#### Direction
Return the whole listing exactly as it stands.

#### Data excerpt
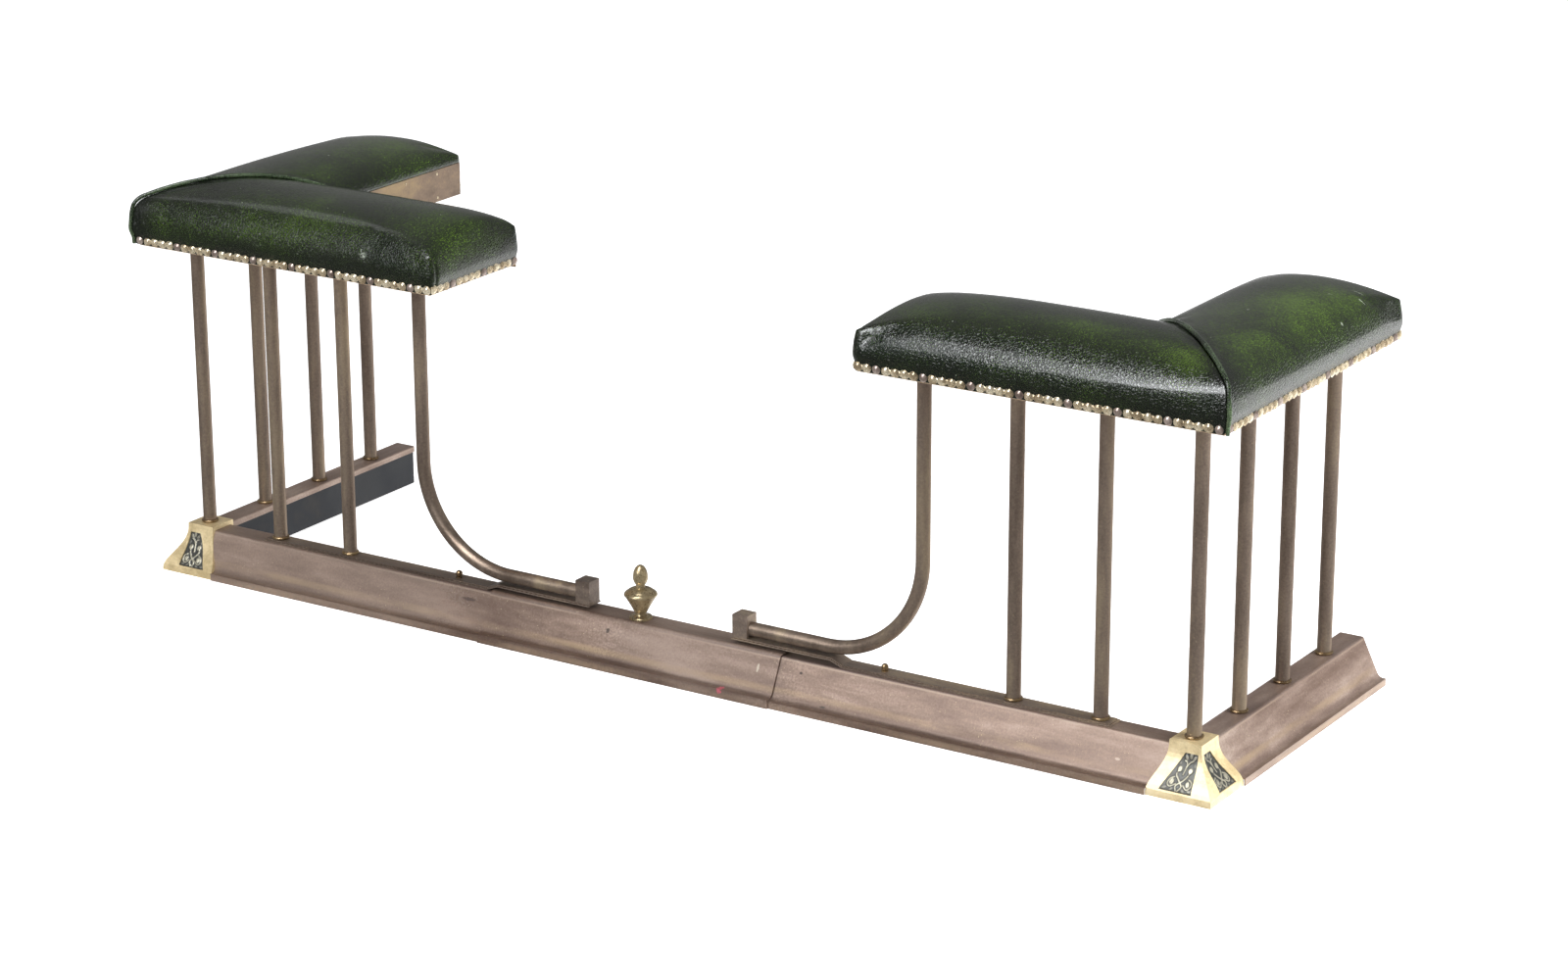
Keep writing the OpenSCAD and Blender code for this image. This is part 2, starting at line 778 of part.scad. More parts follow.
centre_sleeve();
sleeve_back_plate();
sleeve_rivets();
finial();
finial_nut();
left() front_moulding();  // left_front_moulding
left() return_moulding();  // left_return_moulding
left() front_iron();  // left_front_iron
left() return_iron();  // left_return_iron
left() corner_block();  // left_corner_block
left() corner_post();  // left_corner_post
left() front_posts();  // left_front_posts
left() return_posts();  // left_return_posts
left() swept_post();  // left_swept_post
left() post_collars();  // left_post_collars
left() carrier_strip();  // left_carrier_strip
left() end_socket();  // left_end_socket
left() strip_screws();  // left_strip_screws
left() tie_rods();  // left_tie_rods
left() tie_nuts();  // left_tie_nuts
left() tie_washers();  // left_tie_washers
left() front_seat_bar();  // left_front_seat_bar
left() return_seat_bar();  // left_return_seat_bar
left() front_board();  // left_front_board
left() return_board();  // left_return_board
left() front_pad();  // left_front_pad
left() return_pad();  // left_return_pad
left() seat_piping();  // left_seat_piping
left() front_fascia();  // left_front_fascia
left() return_fascia();  // left_return_fascia
left() fascia_pins();  // left_fascia_pins
left() nail_heads();  // left_nail_heads
right() front_moulding();  // right_front_moulding
right() return_moulding();  // right_return_moulding
right() front_iron();  // right_front_iron
right() return_iron();  // right_return_iron
right() corner_block();  // right_corner_block
right() corner_post();  // right_corner_post
right() front_posts();  // right_front_posts
right() return_posts();  // right_return_posts
right() swept_post();  // right_swept_post
right() post_collars();  // right_post_collars
right() carrier_strip();  // right_carrier_strip
right() end_socket();  // right_end_socket
right() strip_screws();  // right_strip_screws
right() tie_rods();  // right_tie_rods
right() tie_nuts();  // right_tie_nuts
right() tie_washers();  // right_tie_washers
right() front_seat_bar();  // right_front_seat_bar
right() return_seat_bar();  // right_return_seat_bar
right() front_board();  // right_front_board
right() return_board();  // right_return_board
right() front_pad();  // right_front_pad
right() return_pad();  // right_return_pad
right() seat_piping();  // right_seat_piping
right() front_fascia();  // right_front_fascia
right() return_fascia();  // right_return_fascia
right() fascia_pins();  // right_fascia_pins
right() nail_heads();  // right_nail_heads
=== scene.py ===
import math

import bmesh
import bpy
import numpy as np
from mathutils import Matrix, Vector


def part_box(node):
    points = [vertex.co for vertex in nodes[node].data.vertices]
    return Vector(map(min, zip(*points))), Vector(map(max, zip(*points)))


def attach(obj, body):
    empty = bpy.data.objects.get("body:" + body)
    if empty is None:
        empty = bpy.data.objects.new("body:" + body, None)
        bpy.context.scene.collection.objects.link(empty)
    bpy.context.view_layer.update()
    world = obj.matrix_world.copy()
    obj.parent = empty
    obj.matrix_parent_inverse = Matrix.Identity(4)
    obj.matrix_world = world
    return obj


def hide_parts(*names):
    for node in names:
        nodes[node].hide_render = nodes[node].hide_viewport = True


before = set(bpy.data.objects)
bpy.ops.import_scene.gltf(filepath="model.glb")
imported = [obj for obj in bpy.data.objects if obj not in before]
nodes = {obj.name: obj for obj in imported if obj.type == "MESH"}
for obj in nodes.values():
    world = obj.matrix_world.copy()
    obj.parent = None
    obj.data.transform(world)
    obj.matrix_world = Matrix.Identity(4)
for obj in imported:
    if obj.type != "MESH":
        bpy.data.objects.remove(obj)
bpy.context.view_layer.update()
scene = bpy.context.scene
sides = {"left": -1, "right": 1}
print("frame loaded:", len(nodes), "nodes")


view = {
    "place": (2.4171, -3.6782, 1.6038),
    "turn": 32.726, "tilt": 18.070, "roll": -0.184,  # degrees
    "lens": 92.58, "sensor": 36.0,
}


def put(name, data):
    obj = bpy.data.objects.new(name, data)
    scene.collection.objects.link(obj)
    return obj


def makeCamera(v):
    data = bpy.data.cameras.new("camera")
    data.lens = v["lens"]
    data.sensor_width = v["sensor"]
    data.sensor_fit = "HORIZONTAL"
    data.clip_end = 50
    camera = put("camera", data)
    turn = Matrix.Rotation(math.radians(v["turn"]), 4, "Z")
    tilt = Matrix.Rotation(math.radians(90 - v["tilt"]), 4, "X")
    roll = Matrix.Rotation(math.radians(v["roll"]), 4, "Z")
    camera.matrix_world = Matrix.Translation(v["place"]) @ turn @ tilt @ roll
    scene.camera = camera


studio = {
    # brightness of the room: below the horizon in front and behind, above it in front and behind
    "lowFront": 0.12, "lowBack": 2.0, "lowLeft": 0.8, "lowRight": 0.4, "highFront": 0.12, "highBack": 0.22,
    # edges of those zones as parts of a direction: low, high
    "frontHorizon": (-0.10, 0.12), "backHorizon": (-0.17, -0.10), "frontToBack": (-0.25, 0.45),
    "leftZone": (0.05, 0.30), "rightZone": (0.52, 0.62),
    "floorColour": (0.92, 0.92, 0.92, 1), "floorGlow": 0.78, "floorRough": 0.9, "floorSize": 14,
    # name: place, aim, width, height, power in watts
    "lights": {
        "key": ((-0.22, -2.30, 2.45), (0.60, -0.2, 0.42), 0.8, 3.1, 135),
        "fill": ((-1.20, -2.45, 2.10), (0.20, -0.2, 0.42), 0.8, 1.8, 9),
        "ridge": ((-2.3, 0.5, 2.7), (-0.45, -0.2, 0.46), 0.7, 0.45, 1.3),
        "front": ((-2.5, -4.0, 2.0), (-0.4, 0.0, 0.2), 3.0, 2.0, 125),
        "side": ((3.5, 0.3, 1.3), (0.5, 0.0, 0.2), 1.6, 1.8, 190),
        "top": ((-0.2, 0.5, 3.3), (0.0, 0.0, 0.3), 3.2, 1.8, 40),
    },
    "unseen": ("front", "side", "top"),  # lights that polished surfaces don't show
    "shine": ("key", "fill", "ridge"),  # lights that only show in polished surfaces
    "lightColour": (0.96, 0.98, 1.0),
}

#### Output
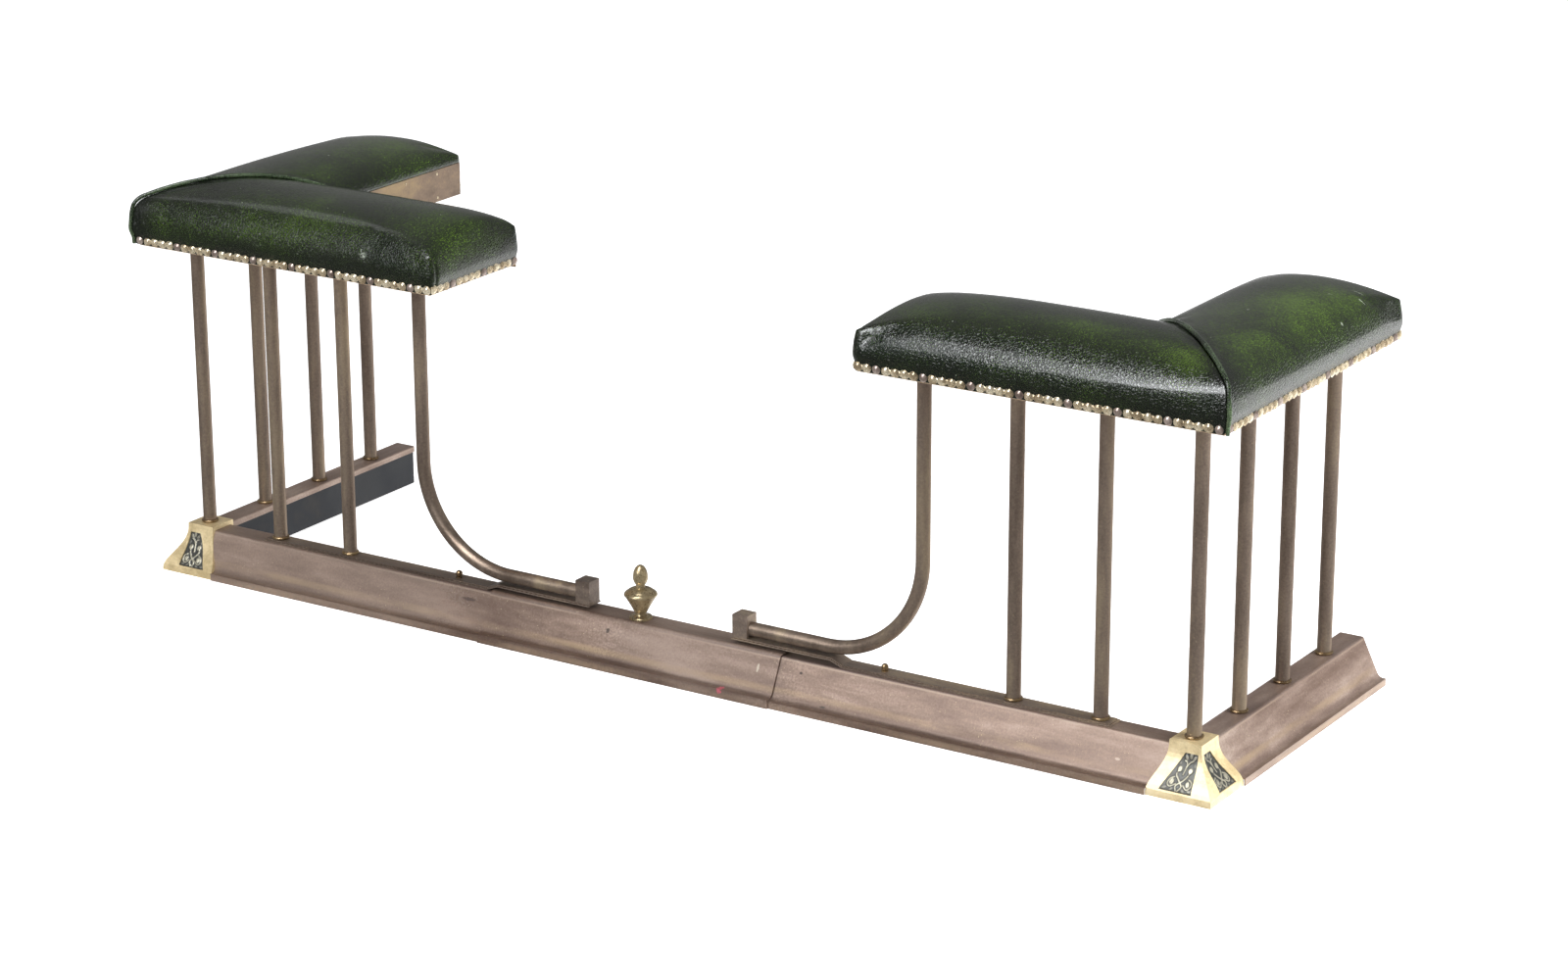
Keep writing the OpenSCAD and Blender code for this image. This is part 2, starting at line 778 of part.scad. More parts follow.
centre_sleeve();
sleeve_back_plate();
sleeve_rivets();
finial();
finial_nut();
left() front_moulding();  // left_front_moulding
left() return_moulding();  // left_return_moulding
left() front_iron();  // left_front_iron
left() return_iron();  // left_return_iron
left() corner_block();  // left_corner_block
left() corner_post();  // left_corner_post
left() front_posts();  // left_front_posts
left() return_posts();  // left_return_posts
left() swept_post();  // left_swept_post
left() post_collars();  // left_post_collars
left() carrier_strip();  // left_carrier_strip
left() end_socket();  // left_end_socket
left() strip_screws();  // left_strip_screws
left() tie_rods();  // left_tie_rods
left() tie_nuts();  // left_tie_nuts
left() tie_washers();  // left_tie_washers
left() front_seat_bar();  // left_front_seat_bar
left() return_seat_bar();  // left_return_seat_bar
left() front_board();  // left_front_board
left() return_board();  // left_return_board
left() front_pad();  // left_front_pad
left() return_pad();  // left_return_pad
left() seat_piping();  // left_seat_piping
left() front_fascia();  // left_front_fascia
left() return_fascia();  // left_return_fascia
left() fascia_pins();  // left_fascia_pins
left() nail_heads();  // left_nail_heads
right() front_moulding();  // right_front_moulding
right() return_moulding();  // right_return_moulding
right() front_iron();  // right_front_iron
right() return_iron();  // right_return_iron
right() corner_block();  // right_corner_block
right() corner_post();  // right_corner_post
right() front_posts();  // right_front_posts
right() return_posts();  // right_return_posts
right() swept_post();  // right_swept_post
right() post_collars();  // right_post_collars
right() carrier_strip();  // right_carrier_strip
right() end_socket();  // right_end_socket
right() strip_screws();  // right_strip_screws
right() tie_rods();  // right_tie_rods
right() tie_nuts();  // right_tie_nuts
right() tie_washers();  // right_tie_washers
right() front_seat_bar();  // right_front_seat_bar
right() return_seat_bar();  // right_return_seat_bar
right() front_board();  // right_front_board
right() return_board();  // right_return_board
right() front_pad();  // right_front_pad
right() return_pad();  // right_return_pad
right() seat_piping();  // right_seat_piping
right() front_fascia();  // right_front_fascia
right() return_fascia();  // right_return_fascia
right() fascia_pins();  // right_fascia_pins
right() nail_heads();  // right_nail_heads
=== scene.py ===
import math

import bmesh
import bpy
import numpy as np
from mathutils import Matrix, Vector


def part_box(node):
    points = [vertex.co for vertex in nodes[node].data.vertices]
    return Vector(map(min, zip(*points))), Vector(map(max, zip(*points)))


def attach(obj, body):
    empty = bpy.data.objects.get("body:" + body)
    if empty is None:
        empty = bpy.data.objects.new("body:" + body, None)
        bpy.context.scene.collection.objects.link(empty)
    bpy.context.view_layer.update()
    world = obj.matrix_world.copy()
    obj.parent = empty
    obj.matrix_parent_inverse = Matrix.Identity(4)
    obj.matrix_world = world
    return obj


def hide_parts(*names):
    for node in names:
        nodes[node].hide_render = nodes[node].hide_viewport = True


before = set(bpy.data.objects)
bpy.ops.import_scene.gltf(filepath="model.glb")
imported = [obj for obj in bpy.data.objects if obj not in before]
nodes = {obj.name: obj for obj in imported if obj.type == "MESH"}
for obj in nodes.values():
    world = obj.matrix_world.copy()
    obj.parent = None
    obj.data.transform(world)
    obj.matrix_world = Matrix.Identity(4)
for obj in imported:
    if obj.type != "MESH":
        bpy.data.objects.remove(obj)
bpy.context.view_layer.update()
scene = bpy.context.scene
sides = {"left": -1, "right": 1}
print("frame loaded:", len(nodes), "nodes")


view = {
    "place": (2.4171, -3.6782, 1.6038),
    "turn": 32.726, "tilt": 18.070, "roll": -0.184,  # degrees
    "lens": 92.58, "sensor": 36.0,
}


def put(name, data):
    obj = bpy.data.objects.new(name, data)
    scene.collection.objects.link(obj)
    return obj


def makeCamera(v):
    data = bpy.data.cameras.new("camera")
    data.lens = v["lens"]
    data.sensor_width = v["sensor"]
    data.sensor_fit = "HORIZONTAL"
    data.clip_end = 50
    camera = put("camera", data)
    turn = Matrix.Rotation(math.radians(v["turn"]), 4, "Z")
    tilt = Matrix.Rotation(math.radians(90 - v["tilt"]), 4, "X")
    roll = Matrix.Rotation(math.radians(v["roll"]), 4, "Z")
    camera.matrix_world = Matrix.Translation(v["place"]) @ turn @ tilt @ roll
    scene.camera = camera


studio = {
    # brightness of the room: below the horizon in front and behind, above it in front and behind
    "lowFront": 0.12, "lowBack": 2.0, "lowLeft": 0.8, "lowRight": 0.4, "highFront": 0.12, "highBack": 0.22,
    # edges of those zones as parts of a direction: low, high
    "frontHorizon": (-0.10, 0.12), "backHorizon": (-0.17, -0.10), "frontToBack": (-0.25, 0.45),
    "leftZone": (0.05, 0.30), "rightZone": (0.52, 0.62),
    "floorColour": (0.92, 0.92, 0.92, 1), "floorGlow": 0.78, "floorRough": 0.9, "floorSize": 14,
    # name: place, aim, width, height, power in watts
    "lights": {
        "key": ((-0.22, -2.30, 2.45), (0.60, -0.2, 0.42), 0.8, 3.1, 135),
        "fill": ((-1.20, -2.45, 2.10), (0.20, -0.2, 0.42), 0.8, 1.8, 9),
        "ridge": ((-2.3, 0.5, 2.7), (-0.45, -0.2, 0.46), 0.7, 0.45, 1.3),
        "front": ((-2.5, -4.0, 2.0), (-0.4, 0.0, 0.2), 3.0, 2.0, 125),
        "side": ((3.5, 0.3, 1.3), (0.5, 0.0, 0.2), 1.6, 1.8, 190),
        "top": ((-0.2, 0.5, 3.3), (0.0, 0.0, 0.3), 3.2, 1.8, 40),
    },
    "unseen": ("front", "side", "top"),  # lights that polished surfaces don't show
    "shine": ("key", "fill", "ridge"),  # lights that only show in polished surfaces
    "lightColour": (0.96, 0.98, 1.0),
}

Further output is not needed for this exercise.